BTW, that building in the lower right corner of your courthouse pic (the Adams Mark Hotel) is where I met my wife :-)

Anonymous said...

Well, I went up in the Arch once.

Anonymous said...

Looking forward to following your travels as you zoom across the country.

Mooselet said...

Claude - I like way you think!

I rode a camel once, but since I really didn't go anywhere but in a circle I don't think it counts.

When I was a teen and in the Civil Air Patrol we used to get to our search and rescue missions in a Korean era army ambulance that we called the 'meat locker'. A very uncomfortable ride with 18 or so kids cramed into the back.

My recent holiday included a trip on an 11 kilometre long gondola called the Skyrail over the North Queensland rainforest canopy. It was incredible.

Anonymous said...

I got talked into driving a dogsled in the woman's race when I taught in the bush. It was like riding a skateboard that’s tied behind a runaway motorcycle going as fast as it can! Oh, and they tied me to the I would lose their dogs.

Dimestore Lipstick said...

The tram system at the arch and the diagonally travelling "inclinators" at The Loxor Hotel in Las Vegas are certainly the strangest ways I've been transported vertically.

Horizontally? I once rode a pig at a county fair. No, wait--that turned out to be vertical, too.

TBG said...

Those incline railways in Pittsburgh are pretty funky.

But I did ride a camel once, in Morocco when I was a teenager.

Anonymous said...

The oldest operating machines I can think of having ridden are the wooden escalators at Macy's or the old elevators in Paris (you know, with the metal gate).

Anonymous said...

I rode my little brother all the way to adulthood.
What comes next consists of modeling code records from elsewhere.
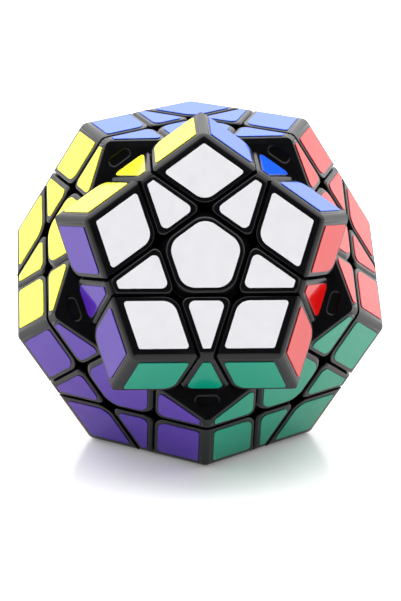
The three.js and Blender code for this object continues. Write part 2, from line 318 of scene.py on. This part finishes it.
def combined(operation, solid, other):
    """The union, difference or intersection of two solids."""
    objects = []
    for part in (solid, other):
        mesh = bpy.data.meshes.new("part")
        part.to_mesh(mesh)
        part.free()
        objects.append(bpy.data.objects.new("part", mesh))
        bpy.context.scene.collection.objects.link(objects[-1])
    boolean = objects[0].modifiers.new("boolean", "BOOLEAN")
    boolean.operation = operation
    boolean.solver = "EXACT"
    boolean.object = objects[1]
    result = bmesh.new()
    result.from_object(objects[0], bpy.context.evaluated_depsgraph_get())
    for part in objects:
        bpy.data.objects.remove(part)
    bmesh.ops.remove_doubles(result, verts=result.verts, dist=SAME_POINT)
    result.normal_update()
    return result


def joined(solid, *others):
    for other in others:
        solid = combined("UNION", solid, other)
    return solid


def carved(solid, *cutters):
    for cutter in cutters:
        solid = combined("DIFFERENCE", solid, cutter)
    return solid


def kept_inside(solid, *others):
    for other in others:
        solid = combined("INTERSECT", solid, other)
    return solid


# ---- Placement ----


def placement(outward, towards, colours=()):
    """The place of a piece whose +Z points along `outward` and whose +X leans towards `towards`, with the
    turn of the white layer if the piece is in it."""
    z = outward.normalized()
    x = (towards - z * towards.dot(z)).normalized()
    turned = Matrix((x, z.cross(x), z)).transposed().to_4x4()
    if "white" in colours:
        turned = Matrix.Rotation(-math.radians(FRONT_TURN), 4, FACES["white"]) @ turned
    return Matrix.Translation(MIDDLE) @ turned


def body_of(colours):
    """The CAD body that a piece showing these colours rides on."""
    turning = [colour for colour in colours if colour in TURNING]
    return f"{turning[0]}_layer" if turning else "core"


def add_piece(name, mesh, matrix, body, stands_for=()):
    """A piece made of its own copy of a mesh. Its place is in its vertices, as a CAD node's is."""
    placed = mesh.copy()
    placed.name = name
    placed.transform(matrix)
    piece = bpy.data.objects.new(name, placed)
    bpy.context.scene.collection.objects.link(piece)
    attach(piece, body)
    if stands_for:
        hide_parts(*stands_for)
    return piece


# ---- Materials ----

# What most of a noise's values lie between.
NOISE_LOW, NOISE_HIGH = 0.3, 0.7


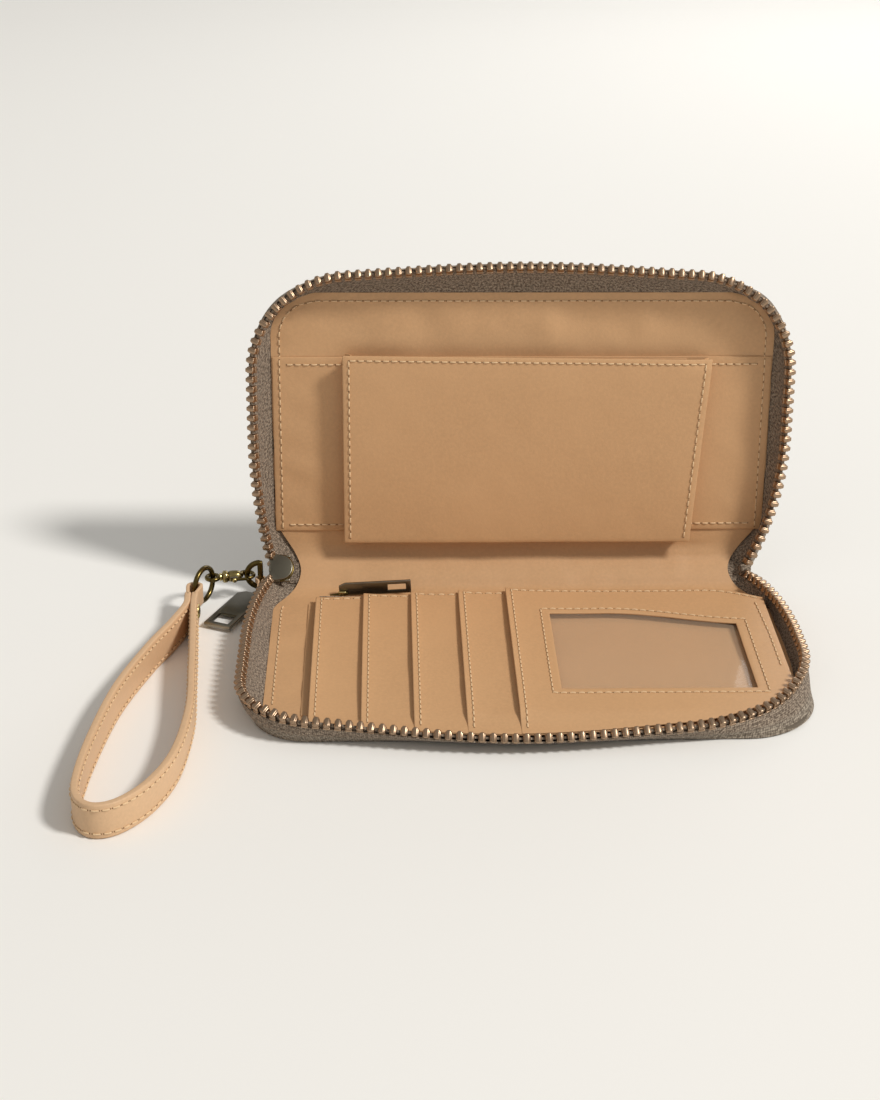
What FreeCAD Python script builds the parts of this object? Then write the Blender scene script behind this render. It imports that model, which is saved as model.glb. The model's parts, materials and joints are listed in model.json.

Does that count?


apricoco said...

I once rode a zip line between mountains in Costa Rica. Now, you might say this does not qualify because it isn't transportation per se. But, once you are on the third platform, it becomes transportation and because there is no other way back. None.

paula said...


Anonymous said...

TBG beat me to it -- but the inclines here in my beloved hometown are indeed pretty groovy.

Also rode in a hot-air balloon once -- which, given my fear of heights, wasn't such a smart decision on my part.